◆ Task requirements ◆
Output, please, exactly those lines of the listing that come before the line with "node tree, with", along with that line itself.

◆ Supplied material ◆
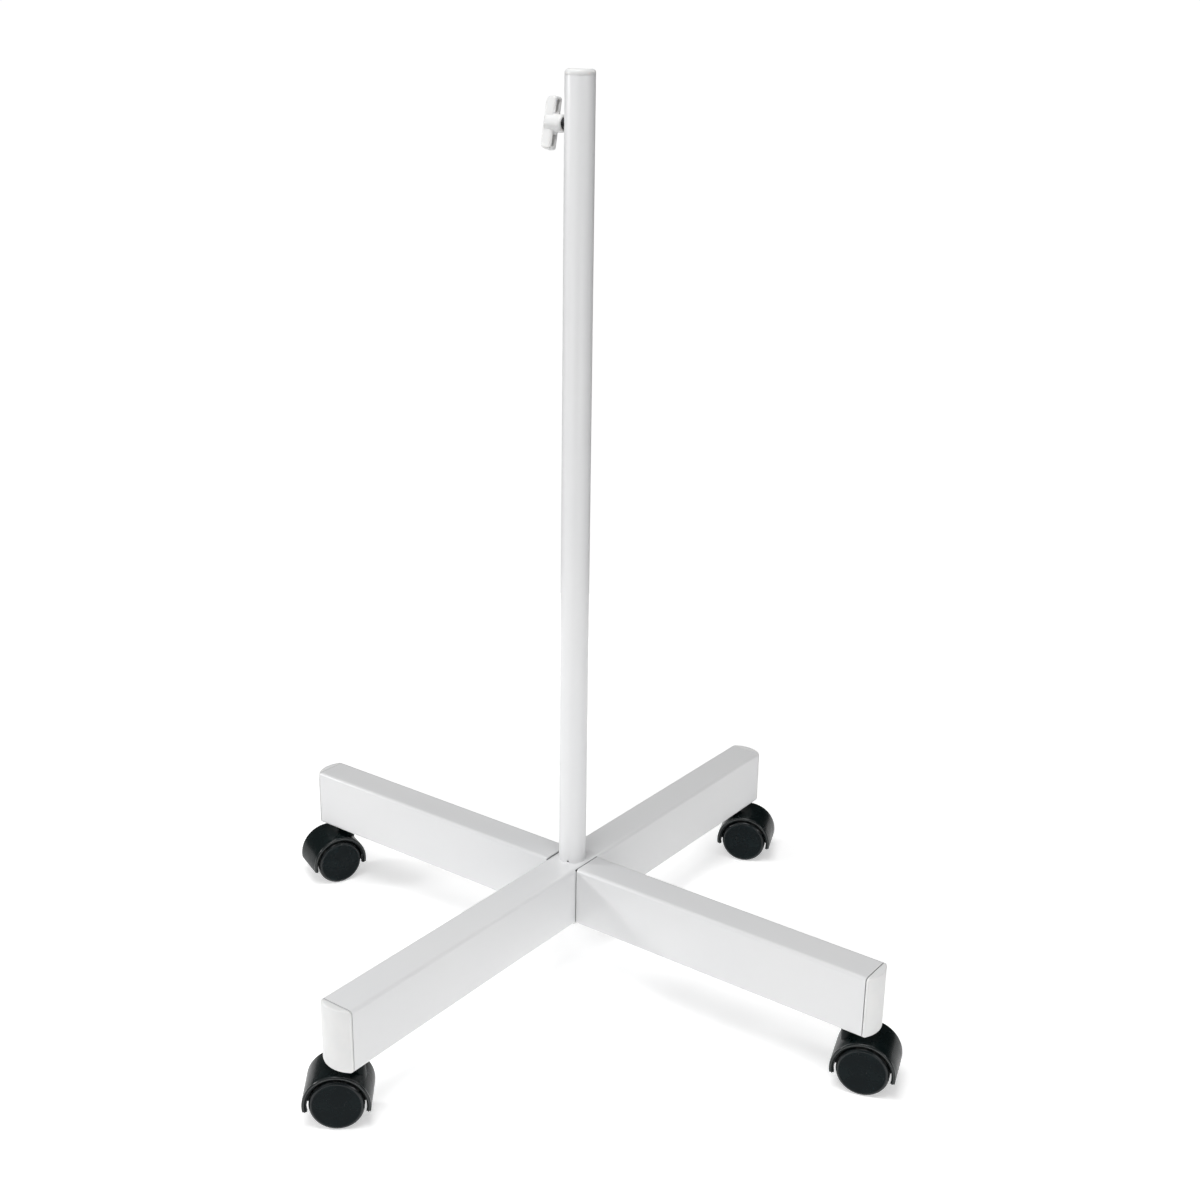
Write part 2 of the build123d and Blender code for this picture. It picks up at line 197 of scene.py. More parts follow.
class Nodes:
    """One material's node tree, with short ways to add what the finishes need."""

    def __init__(self, name):
        self.material = bpy.data.materials.new(name)
        self.material.use_nodes = True
        self.tree = self.material.node_tree
        self.shader = self.tree.nodes["Principled BSDF"]
        self.place = self.tree.nodes.new("ShaderNodeTexCoord").outputs["Object"]

    def link(self, source, target):
        self.tree.links.new(source, target)

    def constants(self, **values):
        """Fixed shader settings, by their names with underscores for spaces."""
        for key, value in values.items():
            self.shader.inputs[key.replace("_", " ")].default_value = value

    def noise(self, scale, detail=2.0, stretch=None):
        """Noise of the given cycles per metre, in place on the object."""
        noise = self.tree.nodes.new("ShaderNodeTexNoise")
        noise.inputs["Scale"].default_value = scale
        noise.inputs["Detail"].default_value = detail
        place = self.place
        if stretch:
            mapping = self.tree.nodes.new("ShaderNodeMapping")
            mapping.inputs["Scale"].default_value = stretch
            self.link(place, mapping.inputs["Vector"])
            place = mapping.outputs["Vector"]
        self.link(place, noise.inputs["Vector"])
        return noise.outputs["Fac"]

    def cells(self, scale):
        """Rounded cells, for spark-eroded mould grain."""
        cells = self.tree.nodes.new("ShaderNodeTexVoronoi")
        cells.feature = "SMOOTH_F1"
        cells.inputs["Scale"].default_value = scale
        self.link(self.place, cells.inputs["Vector"])
        return cells.outputs["Distance"]

    def between(self, source, low, high, at_low, at_high):
        """The range map of a source in this tree."""
        return range_map(self.tree, source, low, high, at_low, at_high)

    def maths(self, operation, *values):
        """An operation on one or two values, each a number or a socket."""
        node = self.tree.nodes.new("ShaderNodeMath")
        node.operation = operation
        for socket, value in zip(node.inputs, values):
            if isinstance(value, (int, float)):
                socket.default_value = value
            else:
                self.link(value, socket)
        return node.outputs["Value"]

    def blend(self, factor, first, second):
        """Colour first where the factor is 0, second where it is 1."""
        mix = self.tree.nodes.new("ShaderNodeMix")
        mix.data_type = "RGBA"
        self.link(factor, mix.inputs["Factor"])
        for key, value in (("A", first), ("B", second)):
            socket = next(s for s in mix.inputs if s.name == key and s.type == "RGBA")
            if isinstance(value, tuple):
                socket.default_value = (*value, 1)
            else:
                self.link(value, socket)
        return next(s for s in mix.outputs if s.type == "RGBA")

    def along(self, axis):
        """The place's coordinate on one of the object's axes."""
        split = self.tree.nodes.new("ShaderNodeSeparateXYZ")
        self.link(self.place, split.inputs["Vector"])
        return split.outputs[axis]

    def radius(self):
        """Distance from the object's Z axis."""
        flat = self.tree.nodes.new("ShaderNodeVectorMath")
        flat.operation = "MULTIPLY"
        flat.inputs[1].default_value = (1, 1, 0)
        self.link(self.place, flat.inputs[0])
        length = self.tree.nodes.new("ShaderNodeVectorMath")
        length.operation = "LENGTH"
        self.link(flat.outputs["Vector"], length.inputs[0])
        return length.outputs["Value"]

    def bump(self, height, strength, depth):
        """Relief of a height signal, depth in metres. Calls stack on one another."""
        bump = self.tree.nodes.new("ShaderNodeBump")
        bump.inputs["Strength"].default_value = strength
        bump.inputs["Distance"].default_value = depth
        self.link(height, bump.inputs["Height"])
        normal = self.shader.inputs["Normal"]
        if normal.is_linked:
            self.link(normal.links[0].from_socket, bump.inputs["Normal"])
        self.link(bump.outputs["Normal"], normal)

    def seam_shaded(self, tone, seam):
        """The tone, darkened with painted shade where the distance from the YZ plane lies within a seam's
        first two limits and the distance from the XZ plane is under its third."""
        if seam is None:
            return tone
        away = self.maths("ABSOLUTE", self.along("X"))
        beside = self.maths("ABSOLUTE", self.along("Y"))
        low, high, reach = seam
        past_low = self.between(away, low - SEAM_PAINTED_SHADE_FADE, low + SEAM_PAINTED_SHADE_FADE, 0, 1)
        before_high = self.between(away, high - SEAM_PAINTED_SHADE_FADE, high + SEAM_PAINTED_SHADE_FADE, 1, 0)
        within_reach = self.between(beside, reach - SEAM_PAINTED_SHADE_FADE, reach + SEAM_PAINTED_SHADE_FADE, 1, 0)
        inside = self.maths("MULTIPLY", past_low, before_high)
        inside = self.maths("MULTIPLY", inside, within_reach)
        return self.blend(inside, tone, SEAM_PAINTED_SHADE)

    def colour(self, source):
        self.link(source, self.shader.inputs["Base Color"])

    def roughness(self, source):
        self.link(source, self.shader.inputs["Roughness"])

    def polish(self, source):
        """How much of a glossy skin the surface has, from place to place."""
        self.link(source, self.shader.inputs["Coat Weight"])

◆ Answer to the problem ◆
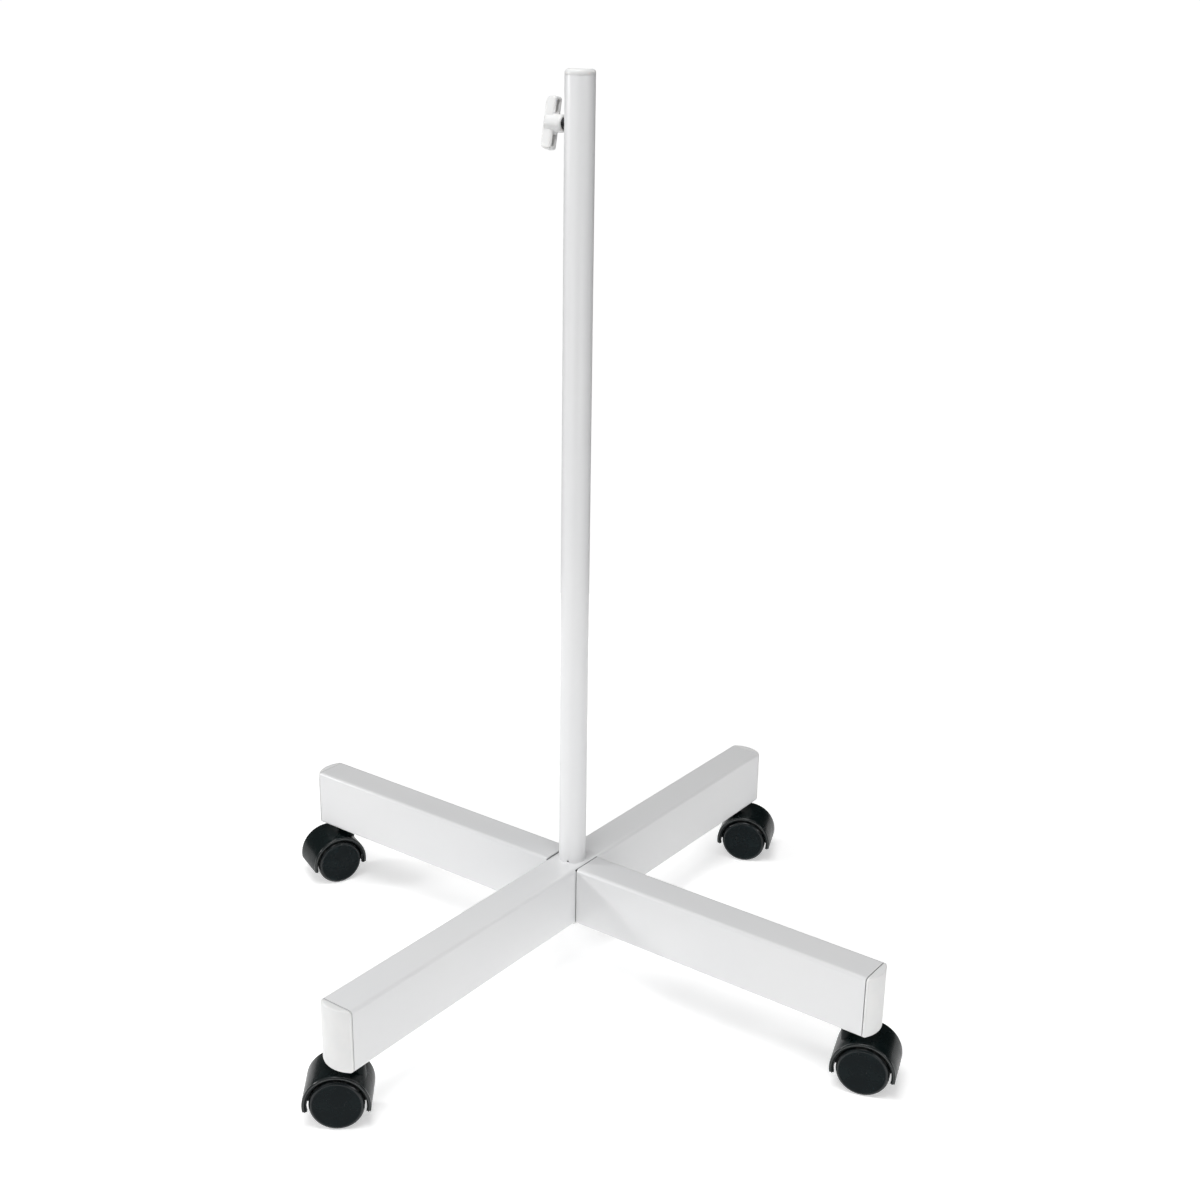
Write part 2 of the build123d and Blender code for this picture. It picks up at line 197 of scene.py. More parts follow.
class Nodes:
    """One material's node tree, with short ways to add what the finishes need."""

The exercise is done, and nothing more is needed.